8 de noviembre de 2016

Por los amigos de la infancia


Era solo una cuadra entre tantas de la Villa, llegué casi cumpliendo mis primeros tres años y pronto la mesa se llenó de niños con una taza de chocolate caliente y flores blancas en la modesta mesa con mantel blanco y biscochuelo con velitas. Según lo recuerdo no fue solo un cumpleaños sino un pacto de amistad, de casas con puertas abiertas y sin la solemnidad de pedir permiso. Eramos muchos niños en la calle Tucumán al 500 y teníamos mucho para disfrutar, un lote vacío que funcionaba como Club de fútbol, calles de tierra poco transitadas, algún perro ciruja que nos acompañaba y la inmensa camaradería que nos equiparaba a hermanos. Nos vimos crecer y caminamos juntos las calles que nos separaban hasta el viejo Colegio Nacional y las Hermanas Franciscanas. Fuimos los primeros invitados a la celebración de los quince años de nuestras vecinas y a su egreso del secundario. Antes fueron acotadas caminatas tomados de la mano hasta el Jardín de Infantes del Colegio Bianco. El tiempo universitario nos separó pero no logró el desarraigo. Muchos volvieron a la Villa y otros nos quedamos en la Capital, nunca nos olvidamos y tan pronto como fue posible nos buscamos.
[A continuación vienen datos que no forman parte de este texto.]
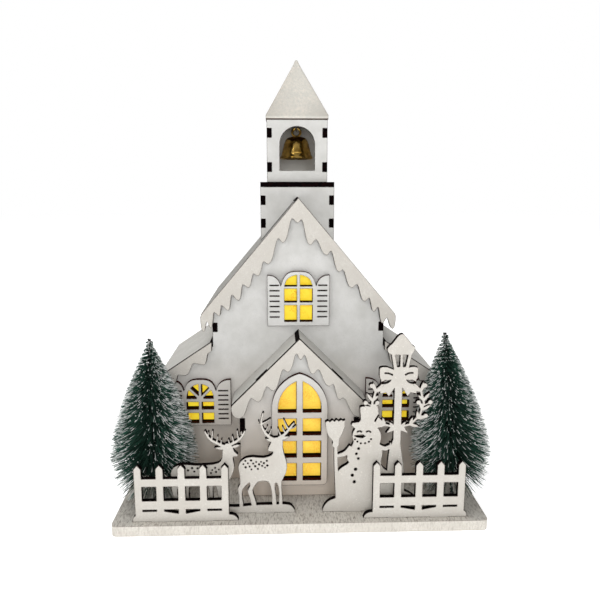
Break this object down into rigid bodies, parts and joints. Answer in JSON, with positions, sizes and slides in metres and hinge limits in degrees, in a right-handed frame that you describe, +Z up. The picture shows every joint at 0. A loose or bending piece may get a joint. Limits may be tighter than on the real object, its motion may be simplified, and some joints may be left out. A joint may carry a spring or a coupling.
{
  "type": "christmas village church",
  "caption": "Light-up village church cut from thin painted board, with icicle trim, a belfry with a swinging bell, picket fences, reindeer, a snowman and bottle-brush trees.",
  "frame": {"origin": "centre of the whole piece's bounding box in plan, on the underside of the base board", "axes": "+Z up; the front with the porch door faces -Y; +X is to the right when looking at the front"},
  "size_m": [0.3016, 0.218, 0.358],
  "materials": {
    "painted_board": "white-washed matt paint on thin fibreboard, cut edges scorched dark",
    "snowy_board": "matt ivory paint with a fine glitter, cut edges scorched dark",
    "roof_board": "coarse matt off-white paint on thin fibreboard",
    "burnt_board": "scorched fibreboard edge, matt",
    "glow_film": "translucent yellow film, lit from behind",
    "bell_brass": "aged brass, satin",
    "hook_wire": "bent steel wire",
    "tree_bristle": "dark green bristles with white frosting",
    "case_plastic": "moulded off-white plastic",
    "cell_jacket": "plain printed can",
    "contact_metal": "tin plated spring contacts",
    "knob_plastic": "black moulded plastic",
    "lamp_lens": "warm white lamp lens"
  },
  "bodies": {
    "church": {"base_board": "snowy_board", "front_wall": "painted_board", "back_wall": "painted_board", "nave_wall_left": "painted_board", "nave_wall_right": "painted_board", "main_roof_left": "roof_board", "main_roof_right": "roof_board", "main_fascia": "snowy_board", "wing_wall_left": "painted_board", "wing_wall_right": "painted_board", "wing_back_left": "painted_board", "wing_back_right": "painted_board", "wing_roof_left": "roof_board", "wing_roof_right": "roof_board", "wing_fascia_left": "snowy_board", "wing_fascia_right": "snowy_board", "porch_front_wall": "painted_board", "porch_wall_left": "painted_board", "porch_wall_right": "painted_board", "porch_roof_left": "roof_board", "porch_roof_right": "roof_board", "porch_fascia": "snowy_board", "upper_window_frame": "painted_board", "upper_window_film": "glow_film", "wing_window_frame_left": "painted_board", "wing_window_frame_right": "painted_board", "wing_window_film_left": "glow_film", "wing_window_film_right": "glow_film", "door_frame": "painted_board", "door_film": "glow_film", "tower_front": "painted_board", "tower_back": "painted_board", "tower_wall_left": "painted_board", "tower_wall_right": "painted_board", "tower_top_plate": "burnt_board", "belfry_front": "painted_board", "belfry_back": "painted_board", "belfry_wall_left": "painted_board", "belfry_wall_right": "painted_board", "steeple": "snowy_board", "bell_hook": "hook_wire", "fence_left": "snowy_board", "fence_right": "snowy_board", "reindeer_pair": "snowy_board", "snowman_and_lamp": "snowy_board", "tree_left": "tree_bristle", "tree_right": "tree_bristle", "battery_case": "case_plastic", "battery_cell_1": "cell_jacket", "battery_cell_2": "cell_jacket", "battery_contact_left": "contact_metal", "battery_contact_right": "contact_metal", "lamp_board": "case_plastic", "warm_lamp": "lamp_lens"},
    "bell": {"bell": "bell_brass"},
    "clapper": {"clapper": "bell_brass"},
    "cover": {"battery_cover": "case_plastic"},
    "switch": {"switch_knob": "knob_plastic"}
  },
  "joints": [
    {"name": "bell_swing", "type": "hinge", "parent": "church", "child": "bell", "pos_m": [0, 0.0195, 0.3004], "axis": [0, 1, 0], "range_deg": [-18, 18]},
    {"name": "clapper_swing", "type": "hinge", "parent": "bell", "child": "clapper", "pos_m": [0, 0.0195, 0.29188], "axis": [0, 1, 0], "range_deg": [-32, 32]},
    {"name": "cover_slide", "type": "slide", "parent": "church", "child": "cover", "axis": [-1, 0, 0], "range_m": [0, 0.055]},
    {"name": "switch_slide", "type": "slide", "parent": "church", "child": "switch", "axis": [0, 0, 1], "range_m": [0, 0.004]}
  ]
}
Hoy a la distancia, y por noticia de una de aquellas niñas que compartieron mi primer cumpleaños en Villa María, recibo el golpe de la partida de una de ellas: Stella, mi inmediata vecina, tan solo nos separaba una pared que no era obstáculo para nuestra juventud ni luego para la distancia. Nunca me alejé de allí. Nunca olvidé aquellos amigos ni lo haré después de su ausencia.